The Tab range of tablets are cheaper and more accessible to buyers, so getting a tablet in addition to a phone is a more economic viability. The smaller cheaper tablets can be bought easily for kids as a spare machine  Which opens up the field for more sales of the device.

Still in the same sea of confusion as apple owners, they’ve produced a solid and reliable tablet, so again Samsung owners, and even people with the impressive Nexus tablet don’t need to instantly replace the tablet as often as the phone, with its wear and tear and impressive new features, which Samsung look to be very good at pulling the bunny from the hat on a regular basis.

Again to a degree brand loyality comes onto play, but the S4 S5 were not quantum leaps of change, and the company has felt the slowdown in the mobile market (as have other manufacturers), quoting loss in profits this year.

The Windows factor.

The slumbering giant, dogged by critics when Microsoft launched Windows 8 the tablet market practically rolled over and belly flopped on Microsoft. The Surface tablet was okay but didn’t really show the full effect of Windows with them relying on (initially) the RT version of the OS ( a cut down risc processor based system)

The later  releases with a full fat 8 and then 8.1 an improved version of the OS arose a little more interest even though it was more designed to keep the desktop brigade happy, and a few months later the Surface 3 entered the market.

Microsoft now had a machine that was worth the expense, the higher ranged variant of the model is on par with the mac book, and offers the user more easily accessible software range, being able to run the older PC software as well as the newer market place apps.

The high cost of the original tablets for a not very powerful device held back the windows tablet market, thankfully It was Microsoft opening up to other manufactures that also kept the tablet market alive for Windows, as of Christmas 2014, a tablet with full OS, the mighty Office series of apps was available for sub £200 for the 10” models.

If you’re willing to go smaller to 7” prices can be as low as £80, the market was a wash with brands from HP, Toshiba, Lynx, Bush etc. It would seem odd for people to manufacture such hardware to a dying market place.

2015 The Giant awakes ?

The PC desktop market has and will continue to decline, agile working staff flexibility all contributed to the breaking away from the desk.
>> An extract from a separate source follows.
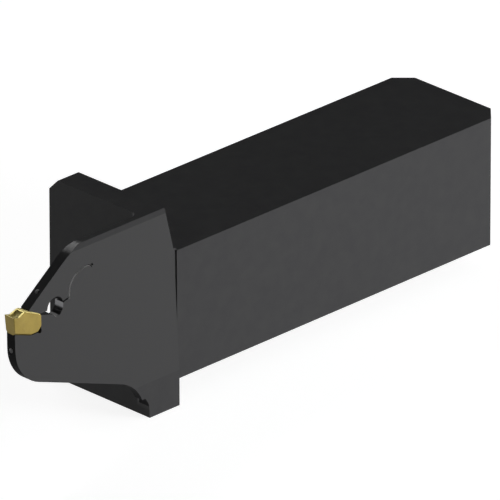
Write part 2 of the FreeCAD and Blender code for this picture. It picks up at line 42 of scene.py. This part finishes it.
# Places that several looks share
EDGE_HEIGHT = 0.025        # of the cutting edge over the seat
BLADE_MIDDLE = 0.011175    # of the insert's width, along Y

# Camera, with its sensor's width and its lens in millimetres
CAMERA_AZIMUTH = 135.0
CAMERA_ELEVATION = 24.947
CAMERA_ROLL = -0.06
CAMERA_DISTANCE = 2.6469
CAMERA_AIM = (0.05628, 0.00472, 0.01399)
SENSOR_WIDTH = 36.0
LENS = 1074.9
CLIP_START = 0.1
CLIP_END = 100.0

# Floor and surroundings
FLOOR_SIZE = 12.0
FLOOR_COLOR = (0.45, 0.45, 0.45)
FLOOR_GLOW = 0.88          # what the floor shows of itself, so that it stays white outside the shadow
BACKDROP_COLOR = (1, 1, 1)
BACKDROP_STRENGTH = 0.93
CEILING_STRENGTH = 0.035
BACKDROP_TOP = 0.04        # height on the unit sphere where the pale backdrop ends
CEILING_START = 0.20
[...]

Also next year brings a new Windows O/S, where the company has listened to the users in an attempt to woo them away from the security of Windows 7.

The Kerfuffle caused by XP demise has mostly blown over, and now wer’e another year closer to the eventual retirement of Windows 7, users and IT now have to face the fact that going to new Windows will be a only option, for whatever reasons to dislike 8 it will be difficult to draw the same arguments for an OS that for the most is being led by users feedback

10 is going to be a highly polished and improved version of 8.1 The promise of an Easy upgrade path (if that happens) will be good for the existing user base, and a welcome reprieve for those that moved to 7 after the XP fuss.
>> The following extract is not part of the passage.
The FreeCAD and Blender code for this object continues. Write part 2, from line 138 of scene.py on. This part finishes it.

The promise of an even better clear OS working across a range of devices, and the wide availability of the windows tablet in its many forms looks to be the right kind of tinder to light the fire and get Windows back in favour with users.

At the end of 2014 the Surface 3 was announced at the gadget of the year. A great but unfair title as the Surface is no gadget, it’s a well designed device that has grown and fitted well into a place in the market (the tablet that can replace your laptop). So Microsoft have become Apple with their hardware leading the market, but not just their own device, the availability to have a Windows based “pad” from an alternative manufacturer has allowed them to control a range of devices for the tablet market with other OEM’s.

HP’s Stream move the tablet into Chromebook territory (with the advantage you can work off line too) again opening up a new possible approaches that tablet can transform into (netbook/2 in 1)


The tablet is far from dead, without doubt market trends have slowed/reduced sale but they’re not for the bin just yet. People’s familiarity with the touch screen is an easy transferable skill to move to the tablet. Come mid 2015 especially for Windows I think you’ll be seeing more of the Windows tablets and less of the “pads”.

With CES kicking off wait and see what the manufactures reveal and we’ll see if the tablet is truly dead.